Reviewing Miami and then some. Gratuitous vulgarity included.

Sports Grill

Chicken wings are to men what naked pillow fights and pretending you’re inserting a penis in you when you don a tampon are to women; they’re essential. The beer and wings combo is second only to beer and pizza in the “holy shit I can eat this forever” scale.

Recently I took my concubine to one of the many holy grails of wings and sports in Miami: Sports Grill. The first time she ever had chicken wings was in 2012. Think about what I just said, considering it’s currently January 13th as of writing this. On January 1st, just after the ball dropped and I put my tongue in her mouth, she tried wings for the first time and was so infatuated with them she demanded I provide her with more of that deliciousness. I figured Sports Grill was the rational choice.

It’ll be so fucking awesome, we’ll only serve Old Milwaukee and Cisco!

Back in high school, the guys and I would order 100 wings and curly fries between the four of us at Hooters, stare at tits, and yell at the television on a ritual weekend basis. That’s back when we had those idealistic dreams of, “dude, when we graduate, let’s open a bar! It’ll be so fucking awesome, we’ll only serve Old Milwaukee and Cisco!” Mind you, we couldn’t even legally drink at the time and had a Mormon’s opinion on what good alcohol was.

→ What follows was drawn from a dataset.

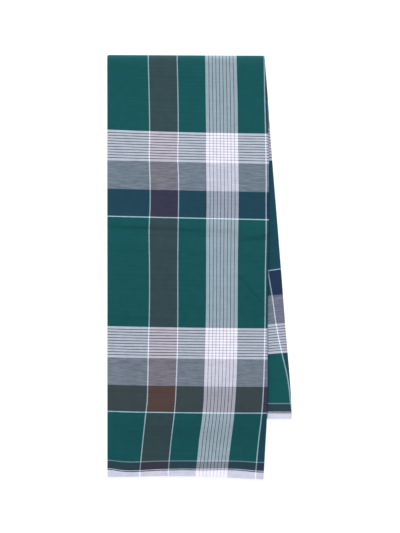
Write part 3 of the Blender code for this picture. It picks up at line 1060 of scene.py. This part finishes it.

We could scarf down those wings like nobody’s business, so when I told our waiter at Sports Grill to bring 25 wings and some fries for just two of us, I dismissed her just-looked-through-my-dad’s-browser-history look as the mere folly of a tiny female with no understanding of the male stomach’s elasticity.

We ended up eating like 17 wings between the two of us.

She was not “hungry as balls” as was originally advertised. Guys, when a girl tells you she’s “hungry as balls”, she doesn’t mean it in the way other guys say it. They mean it in a, “I could eat half of an appetizer, two bites of your entree, and an entire fucking dessert” sort of way. Don’t get me wrong, she was loving those wings and made some colorful commentary in comparison to the male anatomy, but she ate like 5 at the most. And drank apple juice. Who the fuck drinks apple juice with chicken wings? Had it been apple drank, and chicken wangs, perhaps an exception could be made, but this shit was basically a box of Juicy Juice poured over ice. That is not gangsta.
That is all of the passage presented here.